+++ Recorded data
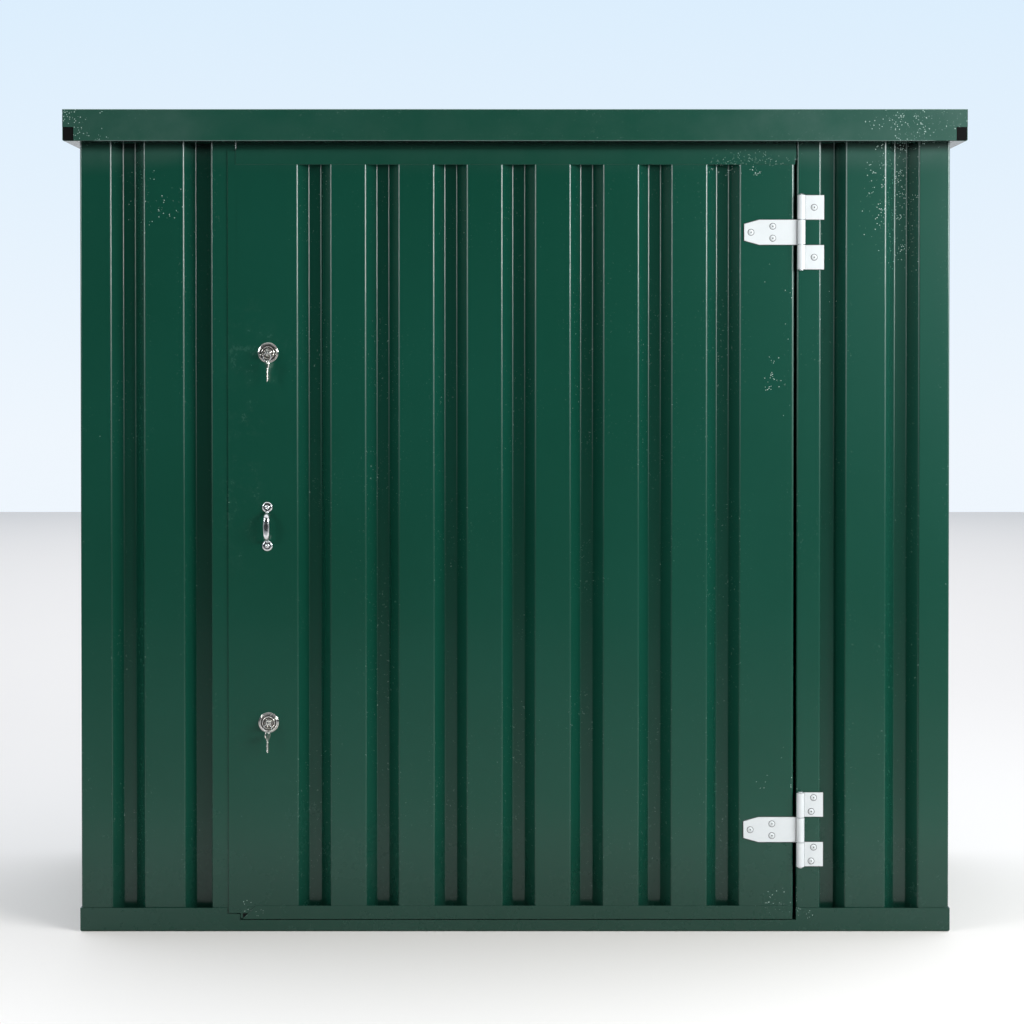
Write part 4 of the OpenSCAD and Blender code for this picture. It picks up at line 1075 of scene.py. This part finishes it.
KEEPS = {
    "floor_plates": ZINC, "base_bearers": ZINC, "roof_bearers": ZINC, "lock_keepers": ZINC,
    "frame_bolts": STEEL, "hinge_pins": STEEL, "lock_nuts": STEEL,
    "upper_lock_cam": STEEL, "lower_lock_cam": STEEL,
    "jamb_screws": GREEN, "sill_plate": GREEN, "door_lock_stile": GREEN, "door_hinge_stile": GREEN,
    "door_braces": GREEN, "gutter_end_plugs": RUBBER,
}
for node, finish in KEEPS.items():
    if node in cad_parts:
        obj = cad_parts[node]
        for material_slot in obj.material_slots:
            material_slot.material = finish
        bevelled(obj, 0.4 * MM, 2, 40)

# ---- Camera, floor and light ----

EYE_HEIGHT, DISTANCE, TILT = 1.45, 6.478, math.radians(0.9)
scene = bpy.context.scene
cam = bpy.data.cameras.new("camera")
cam.sensor_width, cam.lens = 36.0, 90.0
cam.shift_y = -0.109
camera = bpy.data.objects.new("camera", cam)
camera.location = (-7.5 * MM, FRONT - DISTANCE, EYE_HEIGHT)
camera.rotation_euler = (math.pi / 2 - TILT, 0, 0)
scene.collection.objects.link(camera)
scene.camera = camera

# The floor ends where the line of sight through the middle of the picture meets the ground
SIGHT_DROP = TILT + math.atan(-cam.shift_y * cam.sensor_width / cam.lens)
FLOOR_BACK = camera.location.y + EYE_HEIGHT / math.tan(SIGHT_DROP)
FLOOR_FRONT, FLOOR_HALF = camera.location.y - 1.0, 16.0

bm = bmesh.new()
corners = oblong(-FLOOR_HALF, FLOOR_FRONT, FLOOR_HALF, FLOOR_BACK)
bm.faces.new([bm.verts.new((x, y, 0.0)) for x, y in corners])
floor_mesh = bpy.data.meshes.new("floor")
bm.to_mesh(floor_mesh)
bm.free()
floor = bpy.data.objects.new("floor", floor_mesh)
scene.collection.objects.link(floor)
ground = Finish("pale floor", Roughness=0.85, Specular_IOR_Level=0.15)
pale = ground.mix(ground.grain(0.8, 3) * 0.3, (0.83, 0.77, 0.74), (0.80, 0.74, 0.71))
# Painted shade: it is greyer from the front of the set towards the camera
ground.wear(Base_Color=ground.mix(ground.y.rise(-1.52, -2.5), pale, (0.40, 0.38, 0.37)))
floor_mesh.materials.append(ground.material)

scene.view_settings.view_transform = "Standard"
world = bpy.data.worlds.new("studio")
scene.world = world
world.use_nodes = True
sky = Graph(world.node_tree)
ray = sky.node("TexCoord", out="Generated")
height = sky.split(ray, "Z").rise(-0.03, 0.15, smooth=False)
blue = sky.mix(height, (0.862, 0.925, 0.990), (0.705, 0.850, 0.985))
# Behind the camera the room is dark, so the flats of the door mirror nothing bright
lit = sky.split(ray, "Y").rise(-0.6, 0.3)
room = sky.mix(lit, (0.035, 0.037, 0.040), blue)
sky.tree.links.new(room.socket, sky.tree.nodes["Background"].inputs["Color"])


def softbox(name, at, aim, wide, tall, radiance, colour=(1, 1, 1)):
    """A soft panel light whose face shines with the given radiance."""
    light = bpy.data.lights.new(name, "AREA")
    light.shape, light.size, light.size_y = "RECTANGLE", wide, tall
    light.energy, light.color = radiance * math.pi * wide * tall, colour
    obj = bpy.data.objects.new(name, light)
    obj.location = at
    obj.rotation_euler = (Vector(aim) - Vector(at)).to_track_quat("-Z", "Y").to_euler()
    obj.visible_camera = False
    scene.collection.objects.link(obj)


softbox("overhead", (0, 7.0, 6.5), (0, 7.0, 0), 14.0, 22.0, 0.9, (1.0, 0.99, 0.97))
softbox("front canopy", (0.3, -2.6, 3.6), (0.1, -0.6, 1.7), 4.8, 0.8, 0.7)
softbox("right bank", (3.6, -3.6, 2.5), (0.3, -0.5, 1.6), 3.2, 1.5, 16.5, (0.94, 1.0, 1.0))
softbox("left strip", (-3.6, -3.3, 2.5), (-0.3, -0.5, 1.6), 0.8, 1.5, 15.0, (0.94, 1.0, 1.0))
++++++
> [Task goal]: Make an exact copy of the data above.

> [Result of this task]:
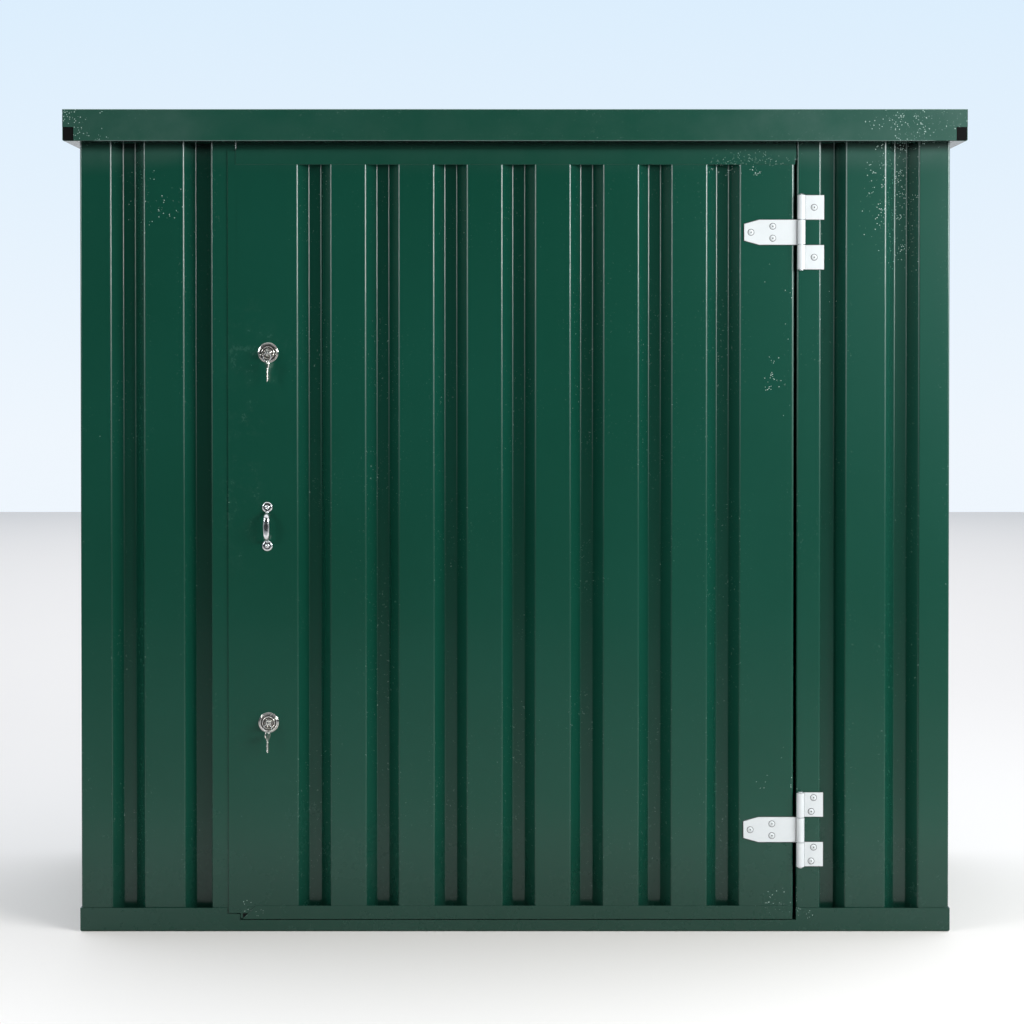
Write part 4 of the OpenSCAD and Blender code for this picture. It picks up at line 1075 of scene.py. This part finishes it.
KEEPS = {
    "floor_plates": ZINC, "base_bearers": ZINC, "roof_bearers": ZINC, "lock_keepers": ZINC,
    "frame_bolts": STEEL, "hinge_pins": STEEL, "lock_nuts": STEEL,
    "upper_lock_cam": STEEL, "lower_lock_cam": STEEL,
    "jamb_screws": GREEN, "sill_plate": GREEN, "door_lock_stile": GREEN, "door_hinge_stile": GREEN,
    "door_braces": GREEN, "gutter_end_plugs": RUBBER,
}
for node, finish in KEEPS.items():
    if node in cad_parts:
        obj = cad_parts[node]
        for material_slot in obj.material_slots:
            material_slot.material = finish
        bevelled(obj, 0.4 * MM, 2, 40)

# ---- Camera, floor and light ----

EYE_HEIGHT, DISTANCE, TILT = 1.45, 6.478, math.radians(0.9)
scene = bpy.context.scene
cam = bpy.data.cameras.new("camera")
cam.sensor_width, cam.lens = 36.0, 90.0
cam.shift_y = -0.109
camera = bpy.data.objects.new("camera", cam)
camera.location = (-7.5 * MM, FRONT - DISTANCE, EYE_HEIGHT)
camera.rotation_euler = (math.pi / 2 - TILT, 0, 0)
scene.collection.objects.link(camera)
scene.camera = camera

# The floor ends where the line of sight through the middle of the picture meets the ground
SIGHT_DROP = TILT + math.atan(-cam.shift_y * cam.sensor_width / cam.lens)
FLOOR_BACK = camera.location.y + EYE_HEIGHT / math.tan(SIGHT_DROP)
FLOOR_FRONT, FLOOR_HALF = camera.location.y - 1.0, 16.0

bm = bmesh.new()
corners = oblong(-FLOOR_HALF, FLOOR_FRONT, FLOOR_HALF, FLOOR_BACK)
bm.faces.new([bm.verts.new((x, y, 0.0)) for x, y in corners])
floor_mesh = bpy.data.meshes.new("floor")
bm.to_mesh(floor_mesh)
bm.free()
floor = bpy.data.objects.new("floor", floor_mesh)
scene.collection.objects.link(floor)
ground = Finish("pale floor", Roughness=0.85, Specular_IOR_Level=0.15)
pale = ground.mix(ground.grain(0.8, 3) * 0.3, (0.83, 0.77, 0.74), (0.80, 0.74, 0.71))
# Painted shade: it is greyer from the front of the set towards the camera
ground.wear(Base_Color=ground.mix(ground.y.rise(-1.52, -2.5), pale, (0.40, 0.38, 0.37)))
floor_mesh.materials.append(ground.material)

scene.view_settings.view_transform = "Standard"
world = bpy.data.worlds.new("studio")
scene.world = world
world.use_nodes = True
sky = Graph(world.node_tree)
ray = sky.node("TexCoord", out="Generated")
height = sky.split(ray, "Z").rise(-0.03, 0.15, smooth=False)
blue = sky.mix(height, (0.862, 0.925, 0.990), (0.705, 0.850, 0.985))
# Behind the camera the room is dark, so the flats of the door mirror nothing bright
lit = sky.split(ray, "Y").rise(-0.6, 0.3)
room = sky.mix(lit, (0.035, 0.037, 0.040), blue)
sky.tree.links.new(room.socket, sky.tree.nodes["Background"].inputs["Color"])


def softbox(name, at, aim, wide, tall, radiance, colour=(1, 1, 1)):
    """A soft panel light whose face shines with the given radiance."""
    light = bpy.data.lights.new(name, "AREA")
    light.shape, light.size, light.size_y = "RECTANGLE", wide, tall
    light.energy, light.color = radiance * math.pi * wide * tall, colour
    obj = bpy.data.objects.new(name, light)
    obj.location = at
    obj.rotation_euler = (Vector(aim) - Vector(at)).to_track_quat("-Z", "Y").to_euler()
    obj.visible_camera = False
    scene.collection.objects.link(obj)


softbox("overhead", (0, 7.0, 6.5), (0, 7.0, 0), 14.0, 22.0, 0.9, (1.0, 0.99, 0.97))
softbox("front canopy", (0.3, -2.6, 3.6), (0.1, -0.6, 1.7), 4.8, 0.8, 0.7)
softbox("right bank", (3.6, -3.6, 2.5), (0.3, -0.5, 1.6), 3.2, 1.5, 16.5, (0.94, 1.0, 1.0))
softbox("left strip", (-3.6, -3.3, 2.5), (-0.3, -0.5, 1.6), 0.8, 1.5, 15.0, (0.94, 1.0, 1.0))